→ **RECORDED INFORMATION**
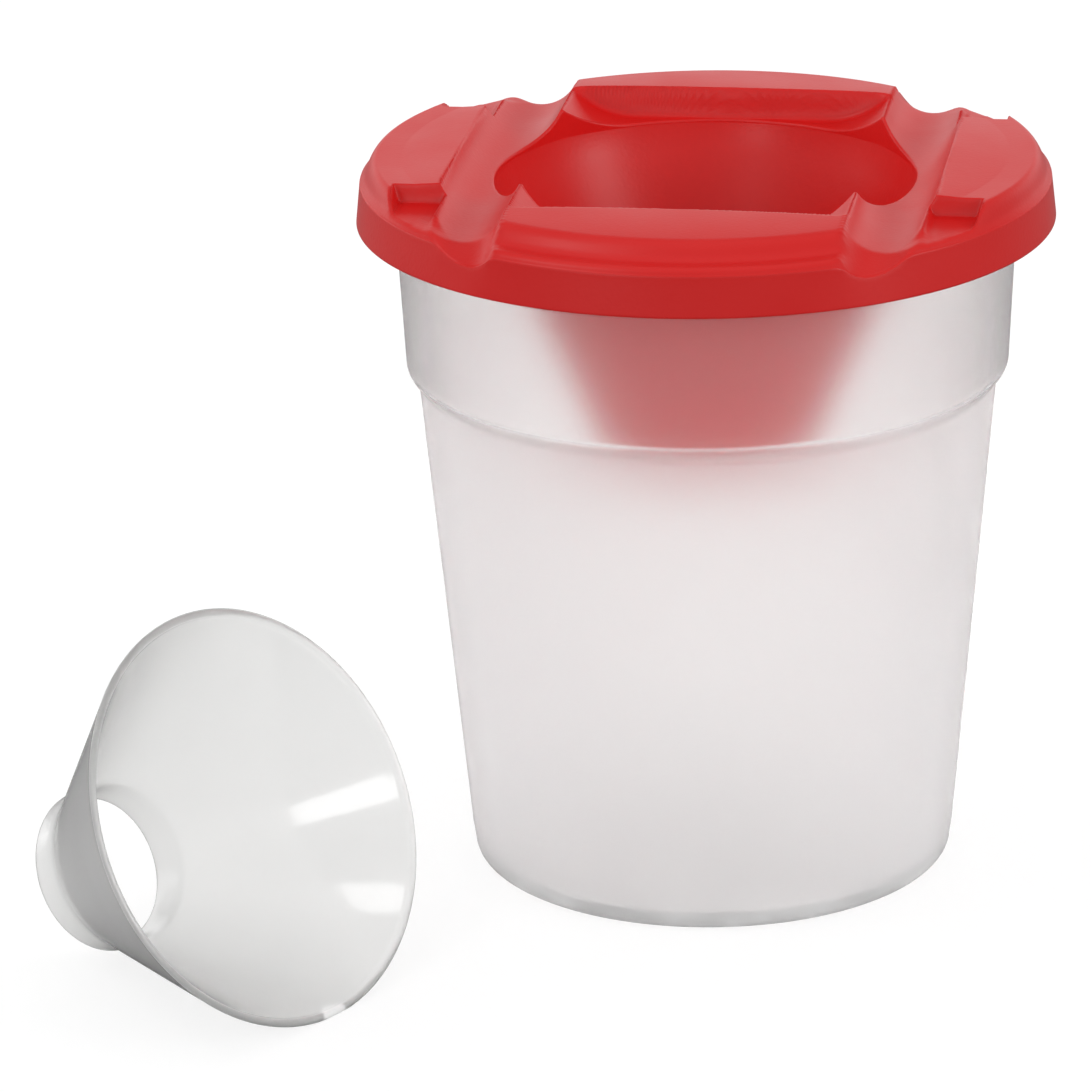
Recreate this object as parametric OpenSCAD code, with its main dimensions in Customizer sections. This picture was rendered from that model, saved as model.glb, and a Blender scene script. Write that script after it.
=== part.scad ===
// Brush washer for the paint table: a translucent pot, a moulded lid with a
// brush well and four brush rests, and a loose funnel insert for the well.
// Z points up, the origin is the centre of the pot's base and X runs along the
// two bars of the lid. The funnel lies on its side in front of the pot.

/* [Pot] */
// Radius of the pot's base
pot_base_r = 29.8; // [24:0.2:32]
// Radius of the corner between the base and the wall
pot_corner_r = 1.4; // [0.6:0.2:2]
// Radius of the body just below the step
pot_body_r = 35.4; // [33:0.2:36]
// Height of the middle of the step above the base
pot_step_z = 63; // [50:0.5:70]
// Height over which the step runs out
pot_step_h = 2.6; // [1.6:0.2:4]
// Radius at the foot of the upper band
pot_band_r = 36.8; // [36.2:0.1:37.4]
// Radius of the band just below the rim bead
pot_neck_r = 37.8; // [37.5:0.1:38.6]
// Overall height of the pot without its lid
pot_h = 85; // [78:0.5:100]
// Thickness of the pot's wall
pot_wall = 1.2; // [0.8:0.1:1.6]
// Thickness of the pot's floor
pot_floor = 1.6; // [1:0.1:3]
// Width of the flanged rim that holds the lid, outside the band
rim_w = 2.8; // [1.8:0.1:3.4]
// Height of the flanged rim
rim_h = 2.2; // [1.6:0.1:3]
// Height of the slope under the rim's foot
rim_foot_h = 0.8; // [0.4:0.1:1.4]
// Width of the bevels round the rim
rim_bevel = 0.4; // [0.2:0.1:0.6]

/* [Lid skirt] */
// Thickness of the lid's wall
lid_wall = 1.4; // [1:0.1:1.6]
// Taper of the skirt from its lower edge to its shoulder
skirt_draft = 0.5; // [0.1:0.1:1]
// Height of the straight part of the skirt
skirt_h = 4.6; // [4:0.1:5]
// Radius of the rounded top of the skirt
skirt_round = 1.4; // [1:0.1:2]
// Depth by which the skirt reaches below the top of the pot
lid_lap = 3; // [2.6:0.1:3.6]
// Gap between the lid and the pot's rim
rim_gap = 0.15; // [0.1:0.05:0.3]
// Height of the bead that grips the rim, inside the skirt's lower edge
bead_h = 0.35; // [0.2:0.05:0.5]
// Length of the bead's straight top
bead_w = 0.4; // [0.2:0.1:0.6]

/* [Lid top] */
// Height of the deck above the lid's lower edge
deck_h = 8.5; // [7.8:0.1:9]
// Distance of the wings' upper edge in from the skirt's lower edge
wing_in = 2.3; // [2:0.1:3.5]
// Distance of the foot of the wings' flank in from the skirt's lower edge
wing_foot_in = 1.3; // [1.1:0.1:1.8]
// Half depth of each wing, from front to back
wing_y = 17; // [14:0.5:19]
// Distance of the bars' upper edge in from the skirt's lower edge
bar_in = 5.7; // [5:0.1:6.5]
// Distance of the foot of the bars' flank in from the skirt's lower edge
bar_foot_in = 3.2; // [2.6:0.1:4]
// Distance of each bar's straight inner side from the middle
bar_y = 26; // [25.9:0.1:28]
// Half length of the flat floor between the bars
recess_x = 12; // [8:0.5:14]
// Height of the floor between the bars
recess_h = 4.6; // [4.4:0.1:5.2]
// Radius by which the floor's ends curve up to the brush rests
recess_round = 11; // [9:0.5:14]

/* [Brush rests] */
// Distance of each brush rest from the middle
rest_x = 24.9; // [24:0.1:25.6]
// Radius of the brush rests
rest_r = 5; // [4.4:0.1:5.4]
// Height of the bottom of the brush rests
rest_h = 4.8; // [4.7:0.1:5.4]
// Distance from the middle to where the ends of the brush rests start to fall
rest_end_y = 29; // [27:0.2:30]
// Slope of the ends of the brush rests, in degrees
rest_end_fall = 12; // [6:1:12]
// Amount by which the falling ends are narrower in radius than the rests
rest_narrowing = 0.05; // [0.05:0.05:0.2]

/* [Pockets] */
// Height of the pockets' floor
pocket_h = 5.7; // [5.4:0.1:6]
// Distance of the pockets' inner side from the middle
pocket_in_x = 28.9; // [28.4:0.1:29.4]
// Distance of the pockets' outer side from the middle
pocket_x = 35.4; // [33:0.2:36.4]

/* [Well] */
// Radius of the brush well at its seat
well_r = 25.6; // [25:0.1:25.8]
// Widening of the well from its seat to the deck
well_flare = 0.4; // [0.2:0.1:0.8]
// Depth of the well's cone below its seat
well_depth = 33; // [20:1:50]
// Radius of the opening at the foot of the well
throat_r = 12.2; // [11:0.2:16]

/* [Funnel] */
// Gap all round between the funnel's mouth and the well
funnel_gap = 0.2; // [0.1:0.1:0.6]
// Height of the funnel's cone
cone_h = 25.4; // [16:0.2:30]
// Radius where the cone meets the neck
neck_top_r = 10.5; // [8:0.1:11]
// Radius at the end of the neck
neck_end_r = 10; // [7:0.1:10.4]
// Length of the neck
neck_h = 4.4; // [2:0.2:10]
// Thickness of the funnel's wall
funnel_wall = 1.1; // [0.8:0.1:1.6]
// Place of the middle of the funnel's mouth, left to right
funnel_x = -47; // [-80:1:-47]
// Place of the middle of the funnel's mouth, front to back
funnel_y = -53; // [-80:1:-53]
// Direction in which the funnel's mouth faces
funnel_turn = -30; // [-40:1:-20]

/* [Hidden] */
$fn = 120;
// Overshoot of a cutting solid past the faces it cuts
over = 1;
// Size of a solid that reaches past the whole lid
reach = 100;
// Radius of the pot's flanged rim
rim_r = pot_neck_r + rim_w;
// Outer radius of the lid at its lower edge
lid_r = rim_r + rim_gap + bead_h + lid_wall;
// Radius of the deck's upper edge and of its flank's foot, at wings and bars
wing_r = lid_r - wing_in;
wing_foot_r = lid_r - wing_foot_in;
bar_r = lid_r - bar_in;
bar_foot_r = lid_r - bar_foot_in;
// Inner and outer radius of the ring under the deck that bears on the pot
ring_in_r = pot_neck_r;
ring_out_r = rim_r - rim_bevel - rim_gap;
// Height of the shoulder round the deck, at the top of the skirt's rounding
shoulder_h = skirt_h + skirt_round;
// Height of the lid's lower edge above the pot's base
lid_z = pot_h - lid_lap;
// Height above the lid's lower edge of the ring that bears on the pot
bearing_h = lid_lap + 0.1;
// Outer radius of the funnel's mouth
mouth_r = well_r - funnel_gap;
// Whole height of the funnel
funnel_h = cone_h + neck_h;
// Angle at which the funnel lies, on its mouth and its neck end
funnel_lie = atan2(mouth_r - neck_end_r, funnel_h);
// Height of the middle of the mouth above the ground as the funnel lies
mouth_z = mouth_r * cos(funnel_lie);
pot_colour = [0.90, 0.89, 0.88, 0.6];
lid_colour = [0.82, 0.15, 0.13];
funnel_colour = [0.92, 0.92, 0.92, 0.5];

// Points of an arc from one angle to another, for profiles
function arc(cx, cz, r, from, to, steps = 12) =
    [for (i = [0:steps]) let (a = from + (to - from) * i / steps)
        [cx + r * cos(a), cz + r * sin(a)]];

// Points of the pot's step, an S from the body to the band, for a wall that
// stands t inside the outer face
function step(t, points = 8) =
    [for (i = [0:points]) let (share = (1 - cos(180 * i / points)) / 2)
        [pot_body_r - t + (pot_band_r - pot_body_r) * share,
         pot_step_z + pot_step_h * (i / points - 0.5)]];

module pot_outside() {
    rim_z = pot_h - rim_h;
    rotate_extrude()
        polygon(concat(
            [[0, 0]],
            arc(pot_base_r - pot_corner_r, pot_corner_r, pot_corner_r, -90, 0, 8),
            step(0),
            [[pot_neck_r, rim_z - rim_foot_h],
             [rim_r - rim_bevel, rim_z],
             [rim_r, rim_z + rim_bevel],
             [rim_r, pot_h - rim_bevel],
             [rim_r - rim_bevel, pot_h],
             [0, pot_h]]));
}

module pot_inside() {
    inner_r = pot_base_r - pot_wall;
    rotate_extrude()
        polygon(concat(
            [[0, pot_floor]],
            arc(inner_r - pot_corner_r, pot_floor + pot_corner_r, pot_corner_r, -90, 0, 6),
            step(pot_wall),
            [[pot_neck_r - pot_wall, pot_h - rim_h],
             [pot_neck_r - pot_wall, pot_h + over],
             [0, pot_h + over]]));
}

// Tapered cup with a rounded corner, a step below its upper band and a
// flanged rim for the lid
module pot() {
    color(pot_colour)
        difference() {
            pot_outside();
            pot_inside();
        }
}

// Skirt and shoulder of the lid as a solid of revolution, drawn in by t
module lid_round(t) {
    round_r = max(skirt_round - t, 0.2);
    rotate_extrude()
        polygon(concat(
            [[0, -over * sign(t)], [lid_r - t, -over * sign(t)]],
            arc(lid_r - skirt_draft - t - round_r, skirt_h, round_r, 0, 90, 8),
            [[0, skirt_h + round_r]]));
}

// Round deck with a sloping flank that ends in the skirt's rounded top, drawn
// in by t
module deck(flank_r, top_r, t) {
    rise = deck_h - shoulder_h;
    slope = (flank_r - top_r) / rise;
    translate([0, 0, shoulder_h - over - t])
        cylinder(h = rise + over, r1 = flank_r + slope * over - t, r2 = top_r - t);
}

// Left and right parts of the deck, which carry the wings, drawn in by t
module wings(t) {
    difference() {
        deck(wing_foot_r, wing_r, t);
        cube([2 * rest_x, 2 * reach, 2 * reach], center = true);
    }
}

// Middle part of the deck, which is left as a bar along the front and the
// back, drawn in by t
module bars(t) {
    intersection() {
        deck(bar_foot_r, bar_r, t);
        cube([2 * rest_x + 2, 2 * reach, 2 * reach], center = true);
    }
}

// Brush rests, each a round trough from front to back whose ends fall away,
// with a wall of t left round them
module brush_rests(t) {
    for (s = [-1, 1])
        translate([s * rest_x, 0, rest_h + rest_r]) {
            rotate([90, 0, 0])
                cylinder(h = 2 * reach, r = rest_r + t, center = true);
            for (end = [-1, 1])
                translate([0, end * rest_end_y, 0])
                    rotate([-end * (90 + rest_end_fall), 0, 0])
                        cylinder(h = reach, r = rest_r + t - rest_narrowing);
        }
}

// Space between the bars: a flat floor whose ends curve up to the brush rests,
// with a wall of t left round it
module recess(t) {
    top = deck_h + recess_round;
    rotate([90, 0, 0])
        linear_extrude(height = 2 * (bar_y + t), center = true)
            polygon(concat(
                arc(recess_x, recess_h + recess_round, recess_round + t, -90, -35, 8),
                [[rest_x, top], [-rest_x, top]],
                arc(-recess_x, recess_h + recess_round, recess_round + t, -145, -90, 8)));
}

// Pockets that cut the wings off straight at the front and the back, with a
// wall of t left round them
module pockets(t) {
    for (sx = [-1, 1], sy = [-1, 1])
        translate([sx * (pocket_in_x + pocket_x) / 2,
                   sy * (wing_y - t + reach / 2), pocket_h - t + reach / 2])
            cube([pocket_x - pocket_in_x + 2 * t, reach, reach], center = true);
}

// Inside of the brush well, with a wall of t left round it
module well(t) {
    translate([0, 0, recess_h - well_depth - over * (1 - sign(t))])
        cylinder(h = well_depth + over * (1 - sign(t)) + 0.01,
                 r1 = throat_r + t, r2 = well_r + t);
    translate([0, 0, recess_h])
        cylinder(h = deck_h - recess_h + over,
                 r1 = well_r + t, r2 = well_r + well_flare + t);
}

// Ring under the deck that bears on the pot
module bearing_ring() {
    rotate_extrude()
        translate([ring_in_r, bearing_h - over])
            square([ring_out_r - ring_in_r, shoulder_h - bearing_h + over]);
}

// Bead inside the skirt's lower edge that grips the pot's rim
module grip_bead() {
    rotate_extrude()
        polygon([[lid_r - lid_wall - bead_h, bead_w],
                 [lid_r, -over],
                 [lid_r, 3 * bead_w],
                 [lid_r - lid_wall - bead_h, 2 * bead_w]]);
}

// Room for the pot's rim under the lid
module rim_room() {
    rotate_extrude()
        translate([pot_band_r - over, -over])
            square([rim_r + rim_gap - pot_band_r + over, bearing_h + over]);
}

// Skirted cap with a hollow deck, brush rests, bars, wings and the well
module lid() {
    color(lid_colour)
        translate([0, 0, lid_z])
            difference() {
                union() {
                    difference() {
                        union() {
                            lid_round(0);
                            wings(0);
                            bars(0);
                        }
                        difference() {
                            union() {
                                lid_round(lid_wall);
                                wings(lid_wall);
                                bars(lid_wall);
                            }
                            brush_rests(lid_wall);
                            recess(lid_wall);
                            pockets(lid_wall);
                            bearing_ring();
                            grip_bead();
                        }
                        brush_rests(0);
                        recess(0);
                        pockets(0);
                    }
                    translate([0, 0, recess_h - well_depth])
                        cylinder(h = well_depth, r1 = throat_r + lid_wall,
                                 r2 = well_r + lid_wall);
                }
                well(0);
                rim_room();
            }
}

// Open cone with a short neck, lying on its mouth and its neck end
module funnel() {
    color(funnel_colour)
        translate([funnel_x, funnel_y, mouth_z])
            rotate([0, 0, funnel_turn])
                rotate([0, 90 - funnel_lie, 0])
                    translate([0, 0, -funnel_h])
                        rotate_extrude()
                            polygon([[neck_end_r - funnel_wall, 0],
                                     [neck_end_r, 0],
                                     [neck_top_r, neck_h],
                                     [mouth_r, funnel_h],
                                     [mouth_r - funnel_wall, funnel_h],
                                     [neck_top_r - funnel_wall, neck_h + funnel_wall / 3]]);
}

pot();
lid();
funnel();
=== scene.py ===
import math

import bpy
import numpy as np
from mathutils import Matrix, Vector


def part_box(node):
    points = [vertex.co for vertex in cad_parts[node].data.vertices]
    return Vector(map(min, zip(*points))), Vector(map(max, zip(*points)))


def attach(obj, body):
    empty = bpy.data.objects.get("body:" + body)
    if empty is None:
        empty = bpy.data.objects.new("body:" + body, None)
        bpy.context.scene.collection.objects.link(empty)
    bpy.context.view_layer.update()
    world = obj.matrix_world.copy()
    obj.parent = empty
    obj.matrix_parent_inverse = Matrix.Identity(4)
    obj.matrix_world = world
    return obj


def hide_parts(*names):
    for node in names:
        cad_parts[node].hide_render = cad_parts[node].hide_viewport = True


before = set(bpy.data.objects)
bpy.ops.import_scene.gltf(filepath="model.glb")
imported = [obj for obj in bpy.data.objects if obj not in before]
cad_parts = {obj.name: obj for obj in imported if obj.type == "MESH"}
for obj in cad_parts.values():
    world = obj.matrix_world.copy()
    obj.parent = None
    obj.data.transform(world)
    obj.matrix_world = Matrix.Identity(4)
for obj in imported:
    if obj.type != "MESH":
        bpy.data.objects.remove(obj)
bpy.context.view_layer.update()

MM = 0.001


# Heights that the frame gives, in millimetres

pot_low, pot_top = (corner[2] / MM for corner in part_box("pot"))
lid_foot, lid_top = (corner[2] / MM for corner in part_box("lid"))


# Colours

def linear(hex_colour):
    """Linear RGBA of an sRGB hex colour such as "#c81e1e"."""
    srgb = [int(hex_colour[i:i + 2], 16) / 255 for i in (1, 3, 5)]
    lin = [c / 12.92 if c <= 0.04045 else ((c + 0.055) / 1.055) ** 2.4 for c in srgb]
    return (*lin, 1.0)


# Camera, fitted to the outline of the pot and the lid in the photograph

FOCAL_PX = 6049.0
IMAGE_PX = 1092.0
CAM_DISTANCE = 750 * MM
CAM_ELEVATION = math.radians(19.83)
CAM_TURN = math.radians(9.2)
CAM_ROLL = math.radians(1.206)
CAM_AIM_SIDE = -20.26 * MM
CAM_AIM_UP = 39.45 * MM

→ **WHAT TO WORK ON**
Reproduce the lines exactly, taking as the first line the one with "lying on its mouth and its neck end" and as the last line the one with "in imported if", and include nothing else.

→ **IN RESPONSE**
// Open cone with a short neck, lying on its mouth and its neck end
module funnel() {
    color(funnel_colour)
        translate([funnel_x, funnel_y, mouth_z])
            rotate([0, 0, funnel_turn])
                rotate([0, 90 - funnel_lie, 0])
                    translate([0, 0, -funnel_h])
                        rotate_extrude()
                            polygon([[neck_end_r - funnel_wall, 0],
                                     [neck_end_r, 0],
                                     [neck_top_r, neck_h],
                                     [mouth_r, funnel_h],
                                     [mouth_r - funnel_wall, funnel_h],
                                     [neck_top_r - funnel_wall, neck_h + funnel_wall / 3]]);
}

pot();
lid();
funnel();
=== scene.py ===
import math

import bpy
import numpy as np
from mathutils import Matrix, Vector


def part_box(node):
    points = [vertex.co for vertex in cad_parts[node].data.vertices]
    return Vector(map(min, zip(*points))), Vector(map(max, zip(*points)))


def attach(obj, body):
    empty = bpy.data.objects.get("body:" + body)
    if empty is None:
        empty = bpy.data.objects.new("body:" + body, None)
        bpy.context.scene.collection.objects.link(empty)
    bpy.context.view_layer.update()
    world = obj.matrix_world.copy()
    obj.parent = empty
    obj.matrix_parent_inverse = Matrix.Identity(4)
    obj.matrix_world = world
    return obj


def hide_parts(*names):
    for node in names:
        cad_parts[node].hide_render = cad_parts[node].hide_viewport = True


before = set(bpy.data.objects)
bpy.ops.import_scene.gltf(filepath="model.glb")
imported = [obj for obj in bpy.data.objects if obj not in before]
cad_parts = {obj.name: obj for obj in imported if obj.type == "MESH"}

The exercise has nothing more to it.